Greater scrutiny of information lies at the heart of the new legislation, which is designed to plug potential loopholes that may have been exploited for the purposes of economic crime. It strengthens the powers of law enforcement agencies, makes it easier to prosecute corporates for certain financial crimes, and introduces a new offence of ‘failure to prevent fraud’ for larger organisations.
Changes include new requirements to provide additional shareholder information, and restrictions on the use of corporate directors. Limited partnerships will need to file through authorised agents, and they’ll need to file more information than currently.
Called the Economic Crime and Corporate Transparency Act 2023, the Act amends the Companies Act 2006 and succeeds the previously fast-tracked Economic Crime (Transparency and Enforcement) Act 2022 which was drawn up in response to Russia’s invasion of Ukraine and saw the introduction of the Register of Overseas Entities.

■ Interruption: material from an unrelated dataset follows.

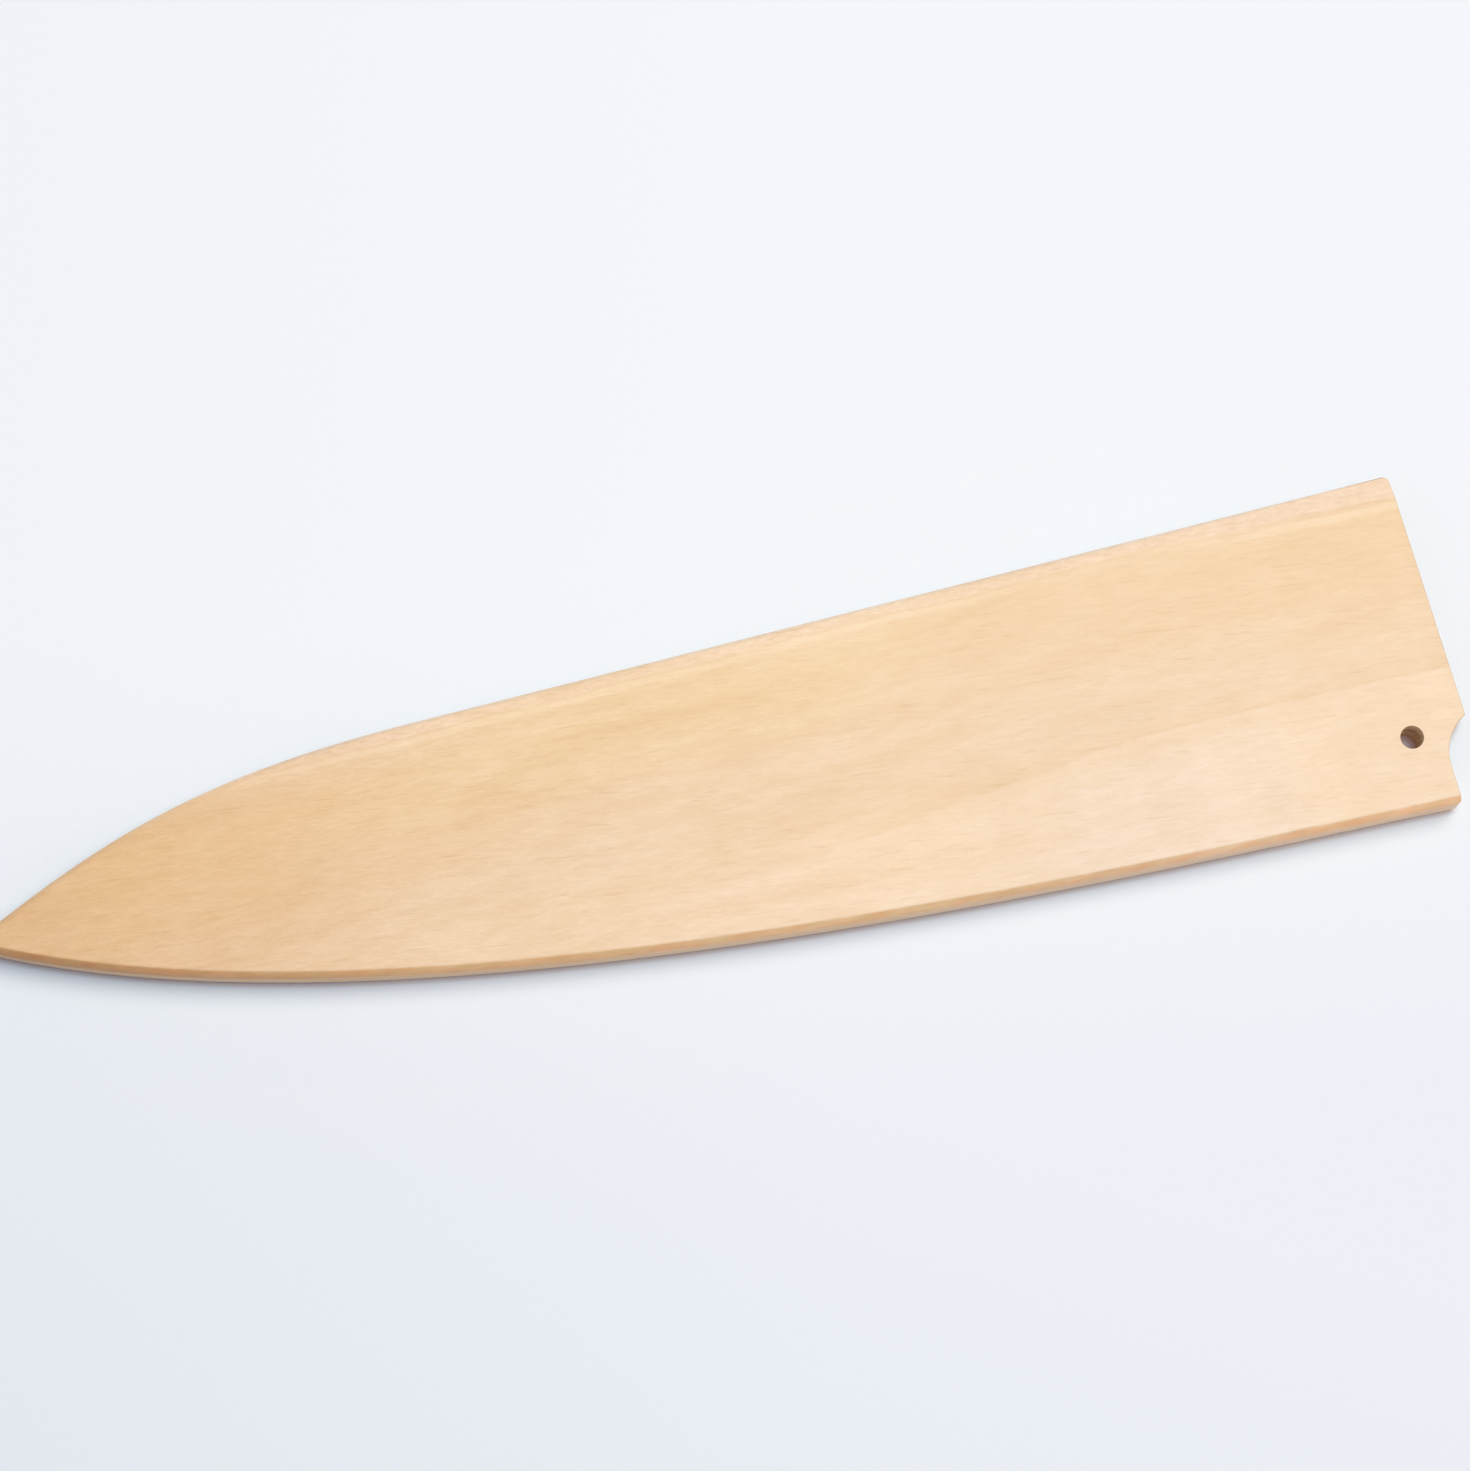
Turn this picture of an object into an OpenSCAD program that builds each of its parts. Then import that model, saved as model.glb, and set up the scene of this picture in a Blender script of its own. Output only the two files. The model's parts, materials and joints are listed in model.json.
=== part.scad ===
// Wooden sheath for a chef's knife, lying on its back face.
// Two face boards are glued to a pair of thin spacers that follow the outline of
// the blade, so the blade slides into the pocket left between them.
// A cross hole near the heel takes a loose locking pin behind the blade's heel.
// All lengths are in millimetres.

/* [Blade] */
// Length of the blade from heel to tip
blade_l = 240; // [200:1:280]
// Height of the blade at its heel
blade_h = 51; // [46:0.5:56]
// Thickness of the blade at its spine
blade_t = 2; // [1.6:0.1:3.5]
// Play between the blade's outline and the spacers
edge_gap = 0.5; // [0.3:0.1:1.5]
// Play between the blade's faces and the boards
face_gap = 0.2; // [0.1:0.05:0.6]

/* [Wood] */
// Thickness of each face board
board_t = 2.5; // [2.2:0.1:4]
// Width of the spacers around the blade
wall = 4.3; // [3.5:0.1:8]
// Chamfer along the outer arrises of the boards
chamfer = 1.05; // [0.5:0.05:1.5]
// Rounding of the spine's corner at the mouth, seen from above
corner_r = 1.2; // [0.5:0.1:3]

/* [Spine] */
// Length of the stretch where the spine drops to the tip
drop_l = 81.5; // [70:0.5:95]
// Reach of the curve that leaves the straight spine
spine_pull = 37; // [25:1:45]
// Reach of the same curve where it runs into the tip
drop_pull = 27.5; // [10:0.5:30]
// Slope of the spine side at the tip, in degrees
drop_slope = 25; // [15:1:35]
// Width of the shallow bevel planed along the spine
bevel_w = 2.6; // [1.5:0.1:4]
// Width that the bevel reaches at the mouth
bevel_mouth_w = 4.8; // [2:0.1:7]
// Length of the stretch in which it widens
bevel_flare_l = 45; // [20:1:90]
// Slope of the bevel against the face, in degrees
bevel_slope = 10.5; // [4:0.5:16]

/* [Tip and belly] */
// Depth of the tip below the spine line
tip_drop = 19.5; // [15:0.1:25]
// Rounding of the tip, seen from above
tip_r = 2.2; // [1.6:0.1:4]
// Slope of the belly side at the tip, in degrees
belly_slope = 27; // [18:1:35]
// Reach of the belly curve at the tip
belly_tip_pull = 72; // [50:1:90]
// Reach of the belly curve at the heel
belly_heel_pull = 70; // [40:1:90]
// Slope that is left in the belly at the heel, in degrees
heel_slope = 2.4; // [0:0.1:4]

/* [Mouth] */
// Depth of the step that sets the heel back from the mouth
heel_step = 5.1; // [5:0.1:7]
// Height of that step above the lowest point of the sheath
heel_step_h = 14.8; // [14:0.1:20]
// Slope of the step where it leaves the mouth, in degrees
heel_step_slope = 30; // [30:1:45]
// Radius where the step turns into the heel face
heel_step_r = 9.1; // [6:0.1:9.5]
// Rounding of the heel's corner, seen from above
heel_corner_r = 0.5; // [0.3:0.1:2]

/* [Pin hole] */
// Diameter of the hole for the locking pin
pin_hole_d = 4.1; // [3:0.1:6]
// Distance of the hole from the mouth
pin_inset = 10.3; // [8.5:0.1:16]
// Height of the hole above the lowest point of the sheath
pin_h = 13.2; // [9:0.1:18]
// Play between the pin hole and the blade's heel
pin_gap = 0.3; // [0.1:0.1:2]

/* [Hidden] */
$fn = 96;

// Segments along the spine's drop, round the tip and along the belly
DROP_STEPS = 24;
TIP_STEPS = 10;
BELLY_STEPS = 36;
// Segments round a corner of the mouth
CORNER_STEPS = 8;
// Overrun of cutting bodies past the wood, and of profiles past the mouth
over = 10;

// Overall sizes
pocket_t = blade_t + face_gap;
total_w = blade_h + 2 * edge_gap + 2 * wall;
// The blade's heel sits behind the pin, and its point in the corner of the pocket
heel_x = pin_inset + pin_hole_d / 2 + pin_gap;
tip_half_angle = (drop_slope + belly_slope) / 2;
point_to_tip = tip_r + (wall + edge_gap - tip_r) / sin(tip_half_angle);
total_l = heel_x + blade_l + point_to_tip;
pin_centre = [-pin_inset, pin_h - total_w];

// Outline, seen from above: the mouth is at x = 0 and the spine at y = 0
tip_centre = [tip_r - total_l, -tip_drop];
spine_end = tip_centre + tip_r * [-sin(drop_slope), cos(drop_slope)];
belly_start = tip_centre - tip_r * [sin(belly_slope), cos(belly_slope)];
heel_corner_drop = heel_corner_r * (tan(heel_slope) + 1 / cos(heel_slope) - 1);
belly_end = [-heel_step, -total_w - heel_corner_drop];
into_spine = [cos(drop_slope), sin(drop_slope)];
into_belly = [cos(belly_slope), -sin(belly_slope)];
out_of_belly = [cos(heel_slope), -sin(heel_slope)];
drop_start = [drop_l - total_l, 0];

drop_curve = [
    drop_start,
    drop_start - [spine_pull, 0],
    spine_end + drop_pull * into_spine,
    spine_end
];
belly_curve = [
    belly_start,
    belly_start + belly_tip_pull * into_belly,
    belly_end - belly_heel_pull * out_of_belly,
    belly_end
];

// Step in the mouth: the fillet touches the sloped line and the heel face
step_top = [0, heel_step_h - total_w];
fillet_x = heel_step_r - heel_step;
fillet_y = step_top.y
    + (fillet_x * sin(heel_step_slope) - heel_step_r) / cos(heel_step_slope);
fillet_centre = [fillet_x, fillet_y];
heel_corner_centre = [-heel_step - heel_corner_r, heel_corner_r - total_w];

// Point, direction and inward normal of a cubic curve at t from 0 to 1
function cubic(p, t) =
    pow(1 - t, 3) * p[0]
    + 3 * t * pow(1 - t, 2) * p[1]
    + 3 * pow(t, 2) * (1 - t) * p[2]
    + pow(t, 3) * p[3];
function cubic_dir(p, t) =
    pow(1 - t, 2) * (p[1] - p[0])
    + 2 * t * (1 - t) * (p[2] - p[1])
    + pow(t, 2) * (p[3] - p[2]);
function left_of(v) = [-v.y, v.x] / norm(v);

// Points of an arc from angle a0 to angle a1
function arc(centre, r, a0, a1, steps) = [
    for (i = [0:steps])
        let (a = a0 + i * (a1 - a0) / steps)
        centre + r * [cos(a), sin(a)]
];

// Curve moved inwards by inset, as a list of points
function inset_curve(p, inset, steps) = [
    for (i = [0:steps])
        cubic(p, i / steps) + inset * left_of(cubic_dir(p, i / steps))
];
function inner(points) = [for (i = [1:len(points) - 2]) points[i]];
function tip_arc(inset) =
    arc(tip_centre, tip_r - inset, 90 + drop_slope, 270 - belly_slope, TIP_STEPS);
function belly_past_mouth(inset) =
    let (end = belly_end + inset * left_of(out_of_belly))
    end + (over + heel_step) / out_of_belly.x * out_of_belly;

// Whole outline moved inwards by inset and run past the mouth
module outline(inset) {
    polygon(concat(
        [[over, -inset]],
        inset_curve(drop_curve, inset, DROP_STEPS),
        inner(tip_arc(inset)),
        inset_curve(belly_curve, inset, BELLY_STEPS),
        [belly_past_mouth(inset)]
    ));
}

// Everything below the spine line moved inwards by inset
module below_spine(inset) {
    past_tip = spine_end + inset * left_of(-into_spine) - total_w * into_spine;
    polygon(concat(
        [[over, -inset]],
        inset_curve(drop_curve, inset, DROP_STEPS),
        [past_tip, [past_tip.x, -2 * total_w], [over, -2 * total_w]]
    ));
}

// Everything above the belly line moved inwards by inset
module above_belly(inset) {
    past_tip = belly_start + inset * left_of(into_belly) - total_w * into_belly;
    polygon(concat(
        [[past_tip.x, total_w], past_tip],
        inset_curve(belly_curve, inset, BELLY_STEPS),
        [belly_past_mouth(inset), [over, total_w]]
    ));
}

// What is sawn off at the mouth: the step at the heel and the rounded corners
module mouth_waste() {
    below_heel = [-sin(heel_slope), -cos(heel_slope)];
    polygon(concat(
        [[-corner_r, over]],
        arc([-corner_r, -corner_r], corner_r, 90, 0, CORNER_STEPS),
        [step_top],
        arc(fillet_centre, heel_step_r, 90 + heel_step_slope, 180, CORNER_STEPS),
        arc(heel_corner_centre, heel_corner_r, 0, -90 - heel_slope, CORNER_STEPS),
        [
            heel_corner_centre + (heel_corner_r + over) * below_heel,
            [2 * over, -total_w - over],
            [2 * over, over]
        ]
    ));
}

// Body above the bevel plane, hinged on the ridge between bevel and face
module bevel_waste(ridge_end, ridge_turn) {
    translate([ridge_end.x, ridge_end.y, board_t])
        rotate([0, 0, ridge_turn])
        rotate([-bevel_slope, 0, 0])
        translate([-2 * total_l, 0, 0])
        cube([4 * total_l, total_w, board_t + over]);
}

// Face board with its inner face on z = 0 and its chamfered face upwards
module board() {
    flare_turn = atan((bevel_mouth_w - bevel_w) / bevel_flare_l);
    difference() {
        hull() {
            linear_extrude(board_t - chamfer) outline(0);
            linear_extrude(board_t) outline(chamfer);
        }
        bevel_waste([0, -bevel_w], 0);
        bevel_waste([0, -bevel_mouth_w], -flare_turn);
        translate([0, 0, -over]) linear_extrude(board_t + 2 * over) mouth_waste();
        translate([pin_centre.x, pin_centre.y, -over])
            cylinder(d = pin_hole_d, h = board_t + 2 * over);
    }
}

// Puts the middle of the sheath's footprint on the origin
module place(z) {
    translate([total_l / 2, total_w / 2, z]) children();
}

module front_board() {
    color([0.95, 0.84, 0.69]) place(board_t + pocket_t) board();
}

module back_board() {
    color([0.92, 0.80, 0.64]) place(board_t) mirror([0, 0, 1]) board();
}

// Spacer under the spine, which runs out to the tip
module spine_spacer() {
    color([0.86, 0.72, 0.54]) place(board_t) linear_extrude(pocket_t) difference() {
        outline(0);
        below_spine(wall);
        mouth_waste();
    }
}

// Spacer along the cutting edge, butted against the spine spacer at the tip
module edge_spacer() {
    color([0.80, 0.66, 0.48]) place(board_t) linear_extrude(pocket_t) difference() {
        intersection() {
            outline(0);
            below_spine(wall);
        }
        above_belly(wall);
        mouth_waste();
    }
}

front_board();
back_board();
spine_spacer();
edge_spacer();
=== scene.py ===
"""Looks of a wooden sheath for a chef's knife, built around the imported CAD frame.

Each CAD node is copied, its edges are eased as a woodworker eases them, and it gets
procedural wood. The floor, the lamps and the camera follow the photograph.
"""

import json
import math

import bmesh
import bpy
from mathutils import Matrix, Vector

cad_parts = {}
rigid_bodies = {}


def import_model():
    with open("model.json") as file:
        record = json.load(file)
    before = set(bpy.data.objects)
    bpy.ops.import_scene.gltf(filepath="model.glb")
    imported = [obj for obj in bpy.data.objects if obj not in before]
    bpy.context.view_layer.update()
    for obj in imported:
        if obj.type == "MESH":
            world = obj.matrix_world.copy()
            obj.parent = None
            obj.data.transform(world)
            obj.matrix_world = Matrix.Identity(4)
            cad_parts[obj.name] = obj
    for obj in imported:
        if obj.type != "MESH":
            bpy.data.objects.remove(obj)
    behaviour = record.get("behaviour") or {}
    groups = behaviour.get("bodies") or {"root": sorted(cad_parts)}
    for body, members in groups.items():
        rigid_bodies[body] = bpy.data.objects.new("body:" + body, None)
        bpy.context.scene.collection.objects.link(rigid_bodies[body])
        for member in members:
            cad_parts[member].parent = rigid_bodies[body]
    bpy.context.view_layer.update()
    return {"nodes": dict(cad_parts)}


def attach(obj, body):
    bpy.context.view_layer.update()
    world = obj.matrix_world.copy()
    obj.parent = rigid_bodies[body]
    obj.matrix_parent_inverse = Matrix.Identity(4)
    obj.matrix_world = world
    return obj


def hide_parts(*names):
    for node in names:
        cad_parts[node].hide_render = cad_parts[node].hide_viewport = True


MM = 0.001

# Image and camera, in metres and degrees
IMAGE_H = 1471
SENSOR_MM = 36.0
FOCAL_PX = 3420.0
CAMERA_AT = (-31.032 * MM, -124.643 * MM, 590.526 * MM)
CAMERA_TILT = 13.744
CAMERA_TURN = -14.698
CAMERA_NEAREST = 0.01
CAMERA_FURTHEST = 20.0

# Eased edges, in millimetres; the belly's ease fades out between two heights
EASE_ARRIS = 0.30
EASE_BELLY = 0.85
EASE_MOUTH = 0.20
EASE_BORE = 0.12
EASE_SEAM = 0.05
EASE_RIDGE_END = 0.07
EASE_SEGMENTS = 3
BELLY_EASE_Y = (4.0, 16.0)
CHAMFER_EASE_SHARE = 0.4

# An arris turns more than the first, one flat face less than the second, in degrees
ARRIS_MIN_TURN = 14.0
SAME_FACE_TURN = 0.15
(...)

It means that from March 2024, UK-registered companies will face:
- stronger checks on company names
- new rules for registered office addresses and a requirement to provide a registered email address
- a requirement to confirm activities are lawful on incorporation and each year after
Companies House will have greater powers to challenge information that is provided and will be using data matching to identify and remove inaccurate information from the register. It will also share data with other government departments and law enforcement agencies, who themselves will have greater powers to seize, freeze and recover crypto assets.
While the Act places additional reporting requirements on companies, the new digital processes will do away with some old paper-based requirements. Companies will no longer be required to maintain internal registers of directors and their addresses, secretaries and people with significant control (PSCs). This information will be filed directly with Companies House and maintained on a central public record.
The Act includes enhanced powers to verify identities of company directors and measures are expected to be introduced later in 2024. Anyone setting up, running, owning or controlling a company in the UK will need to verify their identity and this will apply to new and existing company directors, to PSC’s, and relevant officers of a registerable relevant legal entity.
It will be a criminal offence for an individual to act as a director while their identity is unverified, and the company will be committing a criminal offence by allowing an unverified director to act.
Said corporate expert Simon Wilson of Ward Gethin Archer Solicitors: “The changes affect companies across the board, and directors will need to keep an eye out to be sure they are complying from March 2024 onwards. We don’t have a definitive timetable yet, so it will require a waiting watch.
“The direction of travel continues towards greater transparency, so that law enforcement agencies can more easily identify and act on suspicions over sources of wealth and funding, and to tackle potential tax evasion or fraud.”
According to the Government, fraud accounts for more than 40% of all crime in England and Wales and the new Act introduces two major changes.
It has previously been hard to hold a corporate organisation criminally liable where an individual could not be identified as having the ‘directing mind and will’ at the time of the offence. Now, a ‘senior manager’ test will expand the range of individuals to which liability can be attributed, making it easier for prosecutors to pursue corporates for a ‘relevant offence’. These include money laundering offences, fraud, false accounting, tax evasion, bribery, and breaches of sanctions regulations.
Also introduced by the Act is criminal liability attributed to an organisation for a failure to protect against fraud, whether by an employee, agent, subsidiary undertaking, or a person performing services on behalf of the company. This offence of failure to prevent fraud will be limited to so-called larger organisations, which meet two out of three defining criteria, being more than 250 employees; over £36 million turnover; or assets exceeding £18 million.
Guidance on the necessary procedures for ‘failure to prevent’ is expected soon, and larger organisations will need to review risk assessments and their detection and prevention measures once this has been published.
Simon added: “This guidance is likely to reflect earlier ‘failure to prevent’ offences that were set out in the UK Bribery Act 2010 and the UK Criminal Finances Act 2017, which were designed to tackle bribery and facilitation of tax evasion offences.
“So, the good news is that it is unlikely to involve designing compliance procedures from scratch, but fraud can be notoriously difficult to pin down, so it may yet present a stiff compliance challenge.”